Through a competitive, rigorous application process, the Academy’s Fellow Selection Committee reviewed a record number of applications, representing a 30% increase from the previous year, to select the 2022 Fellows. Dr. Brawner was one of 250 individuals selected to be inducted. The 2022 Fellows represent 35 states, the District of Columbia, Puerto Rico, the U.S. Virgin Islands, and 17 countries.

Overall, Academy Fellows, from nearly 40 countries, hold a wide variety of influential roles in health care. Induction into the Fellowship represents more than recognition of one's accomplishments within the nursing profession.

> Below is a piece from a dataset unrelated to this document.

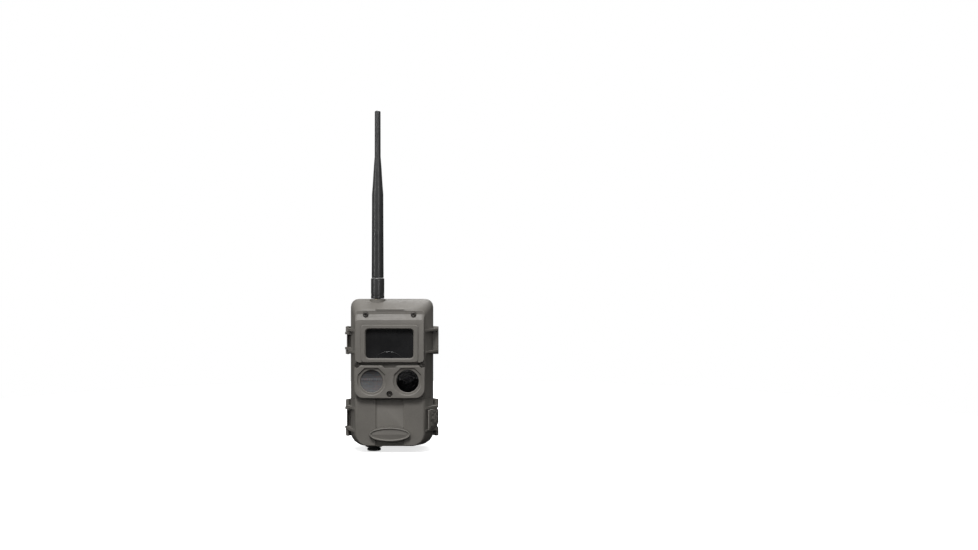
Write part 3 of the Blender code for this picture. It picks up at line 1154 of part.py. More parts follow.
def make_antenna():
    """Whip antenna on its threaded jack; the whip and its collar turn together."""
    centre = (ANTENNA_X, Y_ANTENNA, TOP)
    up = (0, 0, 1)
    jack = [(JACK_NUT[0], -JACK_NUT[2]), (JACK_NUT[0], -JACK_NUT[1]), (JACK_RADIUS, -JACK_NUT[1]),
            (JACK_RADIUS, JACK_LENGTH - JACK_EDGE),
            (JACK_RADIUS - JACK_EDGE, JACK_LENGTH)]
    as_object("antenna_jack", turned(jack, centre, up, 20), brass)
    bore = COLLAR_BORE
    stem = bore - GAP
    base = GAP + FINE_STEP
    collar = as_object("antenna_collar", turned([(COLLAR_RADIUS - COLLAR_EDGES[0], base),
                                                 (COLLAR_RADIUS, base + COLLAR_EDGES[0]),
                                                 (COLLAR_RADIUS, COLLAR_HEIGHT - COLLAR_EDGES[1]),
                                                 (COLLAR_RADIUS - COLLAR_EDGES[1], COLLAR_HEIGHT)], centre,
                                                 up, 24), antenna_black)
    cut(collar, turned([(JACK_RADIUS + SLIDE, -MM), (JACK_RADIUS + SLIDE, JACK_LENGTH + MM),
                        (bore, JACK_LENGTH + MM), (bore, COLLAR_HEIGHT + MM)], centre, up, 20), "bore")
    start = COLLAR_HEIGHT + GAP
    shoulder = start + WHIP_STRAIGHT
    neck = shoulder + WHIP_CONE
    end = neck + TIP_LENGTH
    whip = [(stem, JACK_LENGTH + STEM_ROOM), (stem, start), (WHIP_LOW_RADIUS - WHIP_EDGE, start),
            (WHIP_LOW_RADIUS, start + WHIP_EDGE), (WHIP_HIGH_RADIUS, shoulder)]
    whip += [(WHIP_HIGH_RADIUS - (WHIP_HIGH_RADIUS - TIP_LOW_RADIUS) * i / 3, shoulder + WHIP_CONE * i / 3)
             for i in (1, 2)]
    whip += [(TIP_LOW_RADIUS, neck), (TIP_RADIUS, end - TIP_RADIUS)]
    whip += [(TIP_RADIUS * math.cos(math.radians(a)),
              end - TIP_RADIUS + TIP_RADIUS * math.sin(math.radians(a)))
             for a in (30, 60)]
    whip.append((0, end))
    as_object("antenna_whip", turned(whip, centre, up, 20), antenna_black)


def make_port():
    """Power port at the bottom of the door, and the rubber plug that closes it."""
    centre = (PORT_X, Y_PORT, -TOP)
    down = (0, 0, -1)
    stem = PORT_RADIUS - STEM_PLAY
    profile = [(0, -4.5 * MM), (stem - 0.6 * MM, -4.5 * MM), (stem, -3.9 * MM), (stem, GAP),
               (PLUG_FLANGE - 0.4 * MM, GAP),
               (PLUG_FLANGE, GAP + 0.4 * MM), (PLUG_FLANGE - 1.0 * MM, 1.7 * MM), (PLUG_NECK, 2.1 * MM),
               (PLUG_NECK, PLUG_LENGTH - 2.8 * MM), (PLUG_DISC - 0.4 * MM, PLUG_LENGTH - 2.5 * MM),
               (PLUG_DISC, PLUG_LENGTH - 2.0 * MM), (PLUG_DISC, PLUG_LENGTH - 0.8 * MM),
               (PLUG_DISC - 0.8 * MM, PLUG_LENGTH), (0, PLUG_LENGTH)]
    as_object("port_plug", turned(profile, centre, down, 20), rubber)
    socket = as_object("power_socket", drum(PORT_RADIUS, centre, down, -SOCKET[1], -SOCKET[0], 20),
                       black_plastic)
    cut(socket, drum(stem + SLIDE, centre, down, -SOCKET_BORE, MM, 20), "bore")


def make_latch():
    """Lever on the right: it closes over the door's side and swings out on the latch pin."""
    corner = math.hypot(CASE_WIDTH / 2 - HINGE_X, GAP / 2)     # sweep of the door's rear edge
    clearance = LATCH_PLAY

    def inner_x(y):
        return HINGE_X + math.sqrt(corner ** 2 - (y - Y_SPLIT) ** 2) + clearance

    tip_y = Y_FACE + LATCH_FRONT
    start_y = Y_SPLIT - MM
    steps = 5
    inside = [(inner_x(y), y) for y in (start_y + (tip_y - start_y) * i / steps for i in range(steps + 1))]
    tip_x = inside[-1][0]
    outside = [(tip_x + LATCH_TIP * 0.6, tip_y - LATCH_NOSE), (tip_x + LATCH_TIP, tip_y + LATCH_FRONT),
               (EAR_REACH - LATCH_INSET, Y_SPLIT - LOCK_FLAT)]
    knuckle = arc(LATCH_X, Y_LATCH, LUG_RADIUS, 0, 180, 10)
    low = LOWER_RIBS[0] + RIB / 2 + LATCH_PLAY
    high = LOWER_RIBS[1] - RIB / 2 - LATCH_PLAY
    lever = as_object("latch_lever", prism(inside + outside + knuckle, low, high), taupe)
    cut(lever, drum(PIN_HOLE, (LATCH_X, Y_LATCH, 0), (0, 0, 1), low - MM, high + MM, 16), "pin_hole")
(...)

Fellows contribute their collective expertise to the Academy, engaging with health leaders nationally and globally to improve health and achieve health equity by impacting policy through nursing leadership, innovation, and science.  

The 2022 inductees will be recognized for their significant contributions to health and health care at the Academy’s annual Health Policy Conference, taking place on October 27-29, 2022 in Washington, DC at the Marriott Marquis during the Induction Ceremony on the evening of October 29. Once the newest Fellows are inducted, the Academy will be comprised of more than 3,000 leaders who are experts in policy, research, administration, practice, and academia that champion health and wellness, locally and globally.